Лейси потерла виски и, открыв глаза, увидела входящего Тони Трухильо. Тот мимоходом сгреб со стола пару пирожных.

— Осторожно, отравлено, — предупредила Лейси.

— Кому знать, как не мне.

Ну и обжора!

Однако в настоящий момент у Лейси не было настроения пикироваться с Тони, блестящим репортером. Густые черные волосы Тони, гладкая оливковая кожа, самопровозглашенный журналистский талант и статус репортера криминальной хроники, подвигнувший его нарушать языковые нормы самым изощренным образом, привлекали к нему орды женщин.

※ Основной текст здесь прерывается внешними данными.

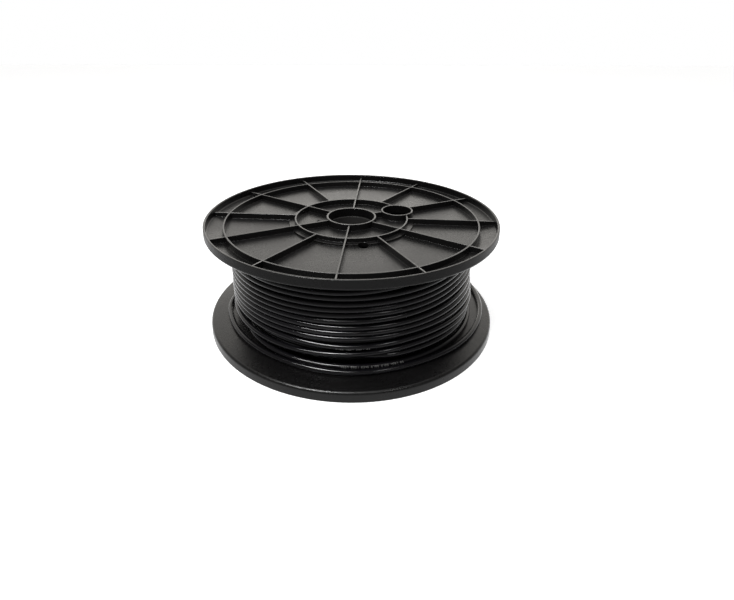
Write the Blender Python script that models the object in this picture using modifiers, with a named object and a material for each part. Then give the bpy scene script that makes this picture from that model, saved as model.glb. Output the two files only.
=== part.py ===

Беспечность уроженца запада — Санта-Фе, штат Нью-Мексико — выгодно отличалась от высокомерной чопорности мальчиков с восточного побережья. Кроме того, он, похоже, любил женщин, тогда как большинство мужчин ОК казалисьто ли слишком занятыми, то ли просто навек испуганными. И носил голубые джинсы и облегающие майки с таким шиком, что даже сердце Лейси нет-нет да и дрогнет. Настоящий праздник для глаз!

Сотрудницы, не слишком близко с ним знакомые, называли его Потрясный Тони. И хотя те, кто уже имел счастье познакомиться с ним очень близко, именовали его Ужасный Тони, все же долго сердиться на него было невозможно. Он и Лейси пришли в газету почти одновременно, и ее страшно раздражало, что с тех пор его звезда взошла, а она до сих пор прозябает в «Стиле жизни».

— Эй, Смитсониан, я слышал, синее постановили считать черным. Или бежевое — белым, зеленое — синим, фиолетовое — коричневым?

Тони сбросил на пол стопку газет и присел на край стола, слизывая с пальцев крошки пирожного. Лейси на мгновение подняла глаза:

— Что у тебя на уме, Тони? Новые ботинки?

Улыбнувшись так, что уголки шоколадных миндалевидных глаз лукаво сморщились, Тони поставил на стол ногу в новом ботинке. Ну просто Имельда Маркос криминальной хроники!

—Шикарно, а, Лейси? Кожа броненосца от Тони Лама. Ну как тебе?

— Полагаю, ты убежден, что я смертельно завидую разнообразию твоего гардероба. И то верно, куда до него моему! — буркнула Лейси, скользя взглядом по его ноге.

— Только пощупай кожу! Как масло, а? Это ведь ты сказала, что прошлая пара смотрится так, словно побывала под колесами машины.

— Ага. Значит, те скончались от естественных причин, — констатировала Лейси. Тони ухмыльнулся. Нет, все-таки в нем что-то было. Что-то помимо впечатляющих мускулов. И ботинок из кожи броненосца.

Пора сменить тему, Лейси.

Единственной пришедшей на ум темой была мертвая девушка в гробу. Лейси справедливо предположила, что вовсе не вредно бы задать несколько гипотетических вопросов криминальному репортеру и для этого совсем не обязательно упоминать имя Энджи.

— Тони, если некий человек в округе покончил с собой, кто выносит официальное заключение?

Тони снял ботинок с ее распечатки.

— Медицинский эксперт. А что? Неудачная неделя?

— Не настолько, как эти броненосцы. Итак, если кто-то покончил с собой, сколько времени ведется расследование?

— Недолго. Констатация самоубийства автоматически означает, что дело закрыто и нужно приниматься за новое. А нового всегда хоть отбавляй.